Krystal ladeó la cadera.
– Nena, no hay un momento adecuado para morir.
Charmaine chasqueó la lengua.
– Te apunto la primera en mi lista de oraciones.
Sólo Phoebe parecía complacida, y sus ojos de ámbar brillaban como los de un gato.
– Me parece genial. No el hecho de que vayas a acabar enterrada en un descampado, esto lo deploro, y me aseguraré de que caiga sobre él todo el peso de la ley. Pero me encanta saber que una chiquilla se la haya colado a la gran Pitón.
Molly miró a su hermana con furia.
– Precisamente por eso Christine Jeffrey no deja que su hija se quede a dormir con las gemelas. Asustas a la gente. -Luego se dirigió a Annabelle-: ¿Qué quieres que hagamos?
– Que no mencionéis el nombre de Gwen estando él presente, nada más. No veo por qué habrían de nombrarla los hombres, así que me encomendaré a la suerte por lo que a ellos respecta. Salvo que a alguna se le ocurra una forma de sugerirlo sin tener que decirles lo que hice.
– Yo voto que les contemos la verdad -dijo Phoebe-. Se pasarán meses riéndose de él a su espalda.
– No vas a conseguir ni un voto. No en nada que tenga que ver con la Pitón.
– Pero qué injusticia -dijo Phoebe, y dio un resoplido.
Charmaine le dio unas palmaditas en el brazo.
– Te pones un poco irracional con ese tema.
Desde la playa llegó el sonido de risas varoniles.
– Más vale que volvamos -dijo Molly-. Mañana tenemos todo el día para hablar de los problemas de Annabelle, incluido por qué se ha traído aquí a Heath, de entrada.
Sharon parecía preocupada.
– Creo que eso salta a la vista. En serio, Annabelle, ¿en qué estabas pensando?
– ¡Son negocios! -exclamó.
– Un poco turbios -murmuró Krystal.
– A Heath le hacía falta evadirse un poco, y yo necesito una ocasión para descubrir por qué no hay forma de encontrarle pareja. No hay nada más.
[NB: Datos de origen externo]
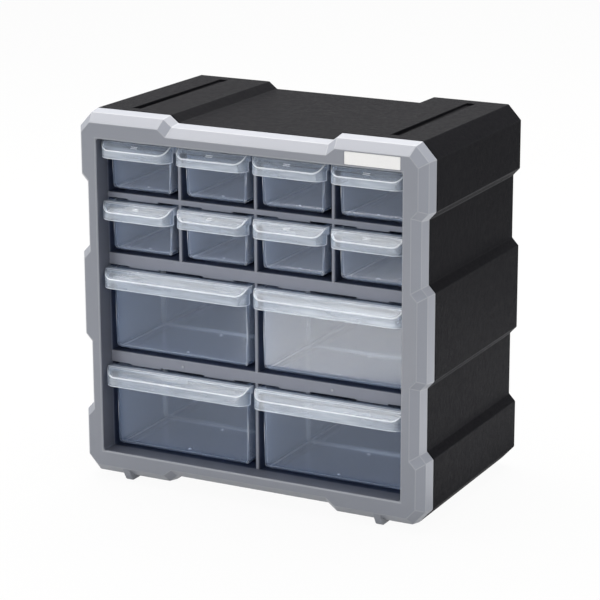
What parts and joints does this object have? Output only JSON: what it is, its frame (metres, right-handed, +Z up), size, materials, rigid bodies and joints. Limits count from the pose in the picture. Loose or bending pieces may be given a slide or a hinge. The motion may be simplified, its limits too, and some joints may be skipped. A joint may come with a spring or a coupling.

Charmaine intercambió con Phoebe una mirada significativa, dispuesta a añadir algo, pero Molly acudió al rescate de Annabelle.
– Más vale que volvamos antes de que empiecen a rememorar partidos.
Se encaminaron todas al extremo del embarcadero. Y se pararon en seco.
Phoebe fue la primera en romper el largo silencio. Con su voz ronca y sensual, expresó lo que todas estaban pensando.
– Señoras, bienvenidas al jardín de los dioses.
Sharon habló muy pausadamente, con el murmullo del agua de fondo.
– Cuando estás al lado de ellos no acabas de apreciar el impacto del conjunto.
La voz de Krystal tenía un deje soñador.
– Podemos apreciarlo ahora.
Los hombres estaban de pie alrededor del fuego… los seis… a cuál más atractivo. Phoebe se pasó la lengua por el labio inferior y señaló al mayor de todos, un gigante rubio con una mano plantada en la cadera. Un día que ella nunca olvidaría, en el Midwest Sports Dome, Dan Calebow le había salvado la vida con un lanzamiento espiral perfecto.